Früher war Innovation Aufgabe einer hermetisch abgekapselten Forschungs- und Entwicklungsabteilung, in der Experten vor der Außenwelt geschützt wurden. Heute werden Querdenker nach Berlin oder ins Silicon Valley abgeschoben, um den eigenen Betrieb vor der Sprengkraft ihrer Ideen zu schützen. Das muss sich ändern, wenn Unternehmen im Wettbewerb um Wachstum und Marktanteile an die Spitze wollen. Führungskräfte brauchen jetzt vor allem eines: mehr Mut und mehr Bereitschaft, die Zukunft aktiv zu gestalten.
Mutige, auch mal riskante Entscheidungen treffen, Neues ausprobieren – das war noch nie so einfach wie im digitalen Zeitalter. Die Maßstäbe von gestern zählen immer weniger, die Möglichkeiten sind mannigfaltig. Unternehmerischer Mut wird deshalb in vielen Handlungsfeldern dringend gebraucht. Er lebt von der Erkenntnis, dass wirtschaftliches Handeln immer risikobehaftet ist – und von der Bereitschaft, dieses Risiko aktiv zu gestalten. Der Unterschied zwischen einer fremd- und einer selbstbestimmten Zukunft besteht darin, ob Chancen vorbeiziehen oder genutzt werden. Und was Leadership von Management unterscheidet, ist die Fähigkeit, mutig zu denken und zu handeln.

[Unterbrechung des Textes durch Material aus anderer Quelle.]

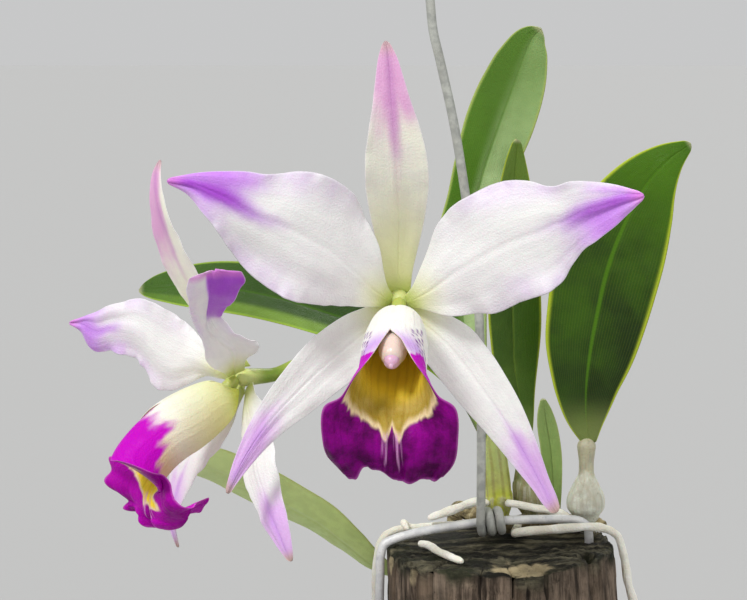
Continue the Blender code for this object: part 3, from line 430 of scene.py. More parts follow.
def through(xs, ys, x):
    """A smooth curve through the points (xs, ys), read at x: cubic pieces with averaged slopes."""
    xs, ys = np.asarray(xs, float), np.asarray(ys, float)
    slope = np.gradient(ys, xs)
    i = np.clip(np.searchsorted(xs, x) - 1, 0, len(xs) - 2)
    h = xs[i + 1] - xs[i]
    u = (x - xs[i]) / h
    start = (1 + 2 * u) * (1 - u) ** 2 * ys[i] + u * (1 - u) ** 2 * h * slope[i]
    return start + u * u * (3 - 2 * u) * ys[i + 1] + u * u * (u - 1) * h * slope[i + 1]


def smooth_route(points, step):
    """A smooth route through the points, with a point about every step."""
    points = np.asarray(points, float)
    run = np.concatenate([[0], np.cumsum(np.linalg.norm(np.diff(points, axis=0), axis=1))])
    x = np.linspace(0, run[-1], max(5, int(round(run[-1] / step)) + 1))
    return np.stack([through(run, points[:, k], x) for k in range(points.shape[1])], axis=1)


def unit(vectors):
    """Vectors brought to length 1."""
    return vectors / np.linalg.norm(vectors, axis=-1, keepdims=True)


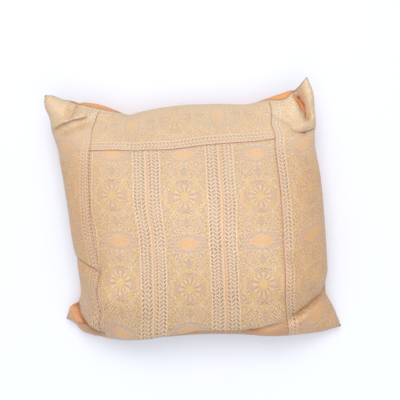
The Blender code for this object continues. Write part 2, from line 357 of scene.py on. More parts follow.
def insideOutline(x, y, outline):
    # How far inside a closed outline each place is; below nothing outside it.
    inside = np.zeros(x.shape, dtype=bool)
    away = np.full(x.shape, 1e9)
    for (x0, y0), (x1, y1) in zip(outline, outline[1:] + outline[:1]):
        dx, dy = x1 - x0, y1 - y0
        held = np.clip(((x - x0) * dx + (y - y0) * dy) / (dx * dx + dy * dy), 0, 1)
        away = np.minimum(away, np.hypot(x - x0 - held * dx, y - y0 - held * dy))
        if dy != 0:
            crossing = x0 + (y - y0) * dx / dy
            inside ^= ((y0 > y) != (y1 > y)) & (x < crossing)
    return np.where(inside, away, -away)


def bulgeHeights(x, y):
    height = np.zeros_like(x)
    for atX, atY, radius, rise in bulges.values():
        height += rise * np.exp(-((x - atX) ** 2 + (y - atY) ** 2) / radius**2)
    return height


def lapShare(lap, along):
    rows = np.array(laps[lap], dtype=float)
    return smoothCurve(along, rows[:, 0], rows[:, 1]) / cover["size"]


def rimDistance(across, up):
    return np.minimum(np.minimum(across, 1 - across), np.minimum(up, 1 - up))


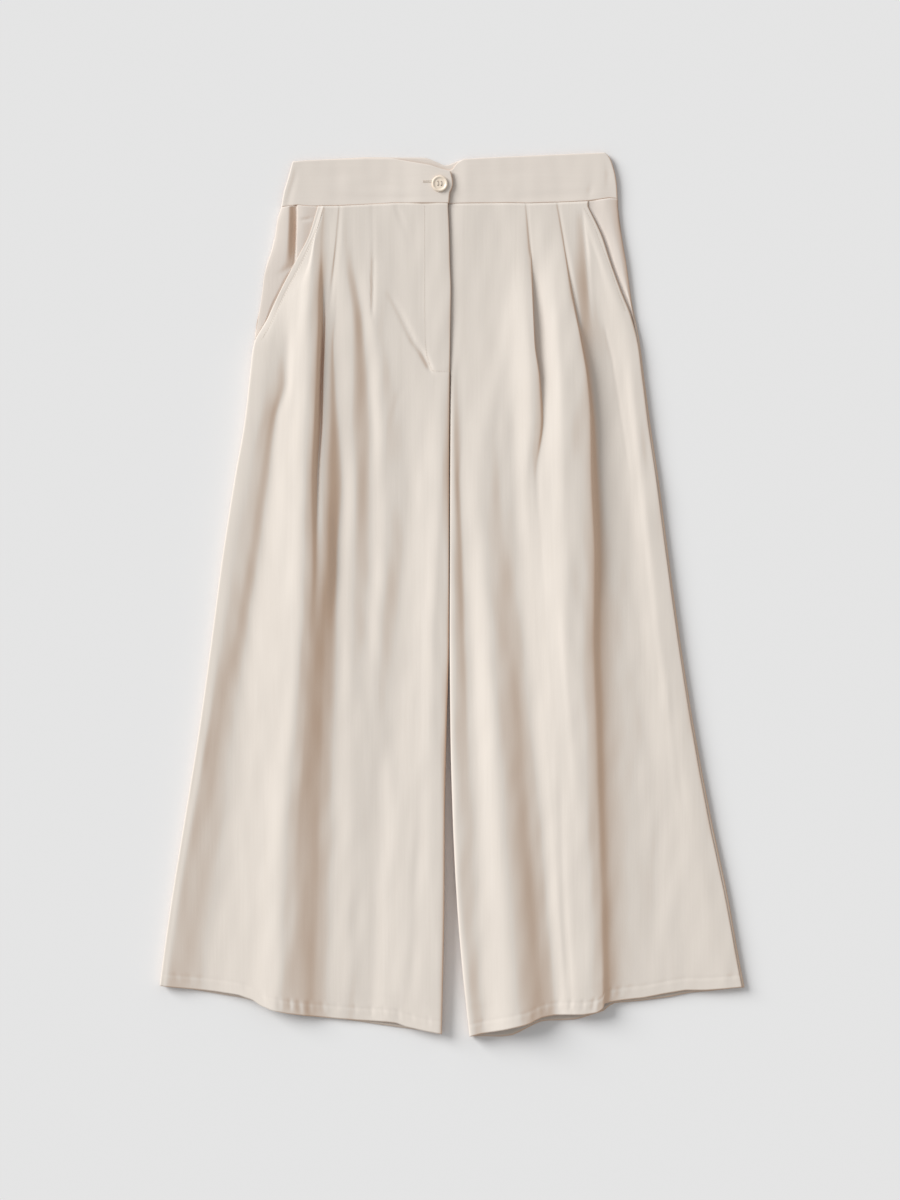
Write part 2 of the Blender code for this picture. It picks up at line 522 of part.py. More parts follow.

2. Empathisches Change Management
Veränderungen und Umwälzungen sind in einer vernetzten Welt an der Tagesordnung. Was die einen als Befreiungsschlag aus der Routine erleben, erschüttert andere in ihrem Streben nach Orientierung, Sicherheit und Stabilität. Daher reicht es nicht aus, die digitale Zukunft zu proklamieren und zu erwarten, dass alle Mitarbeiter sofort jubelnd voranschreiten.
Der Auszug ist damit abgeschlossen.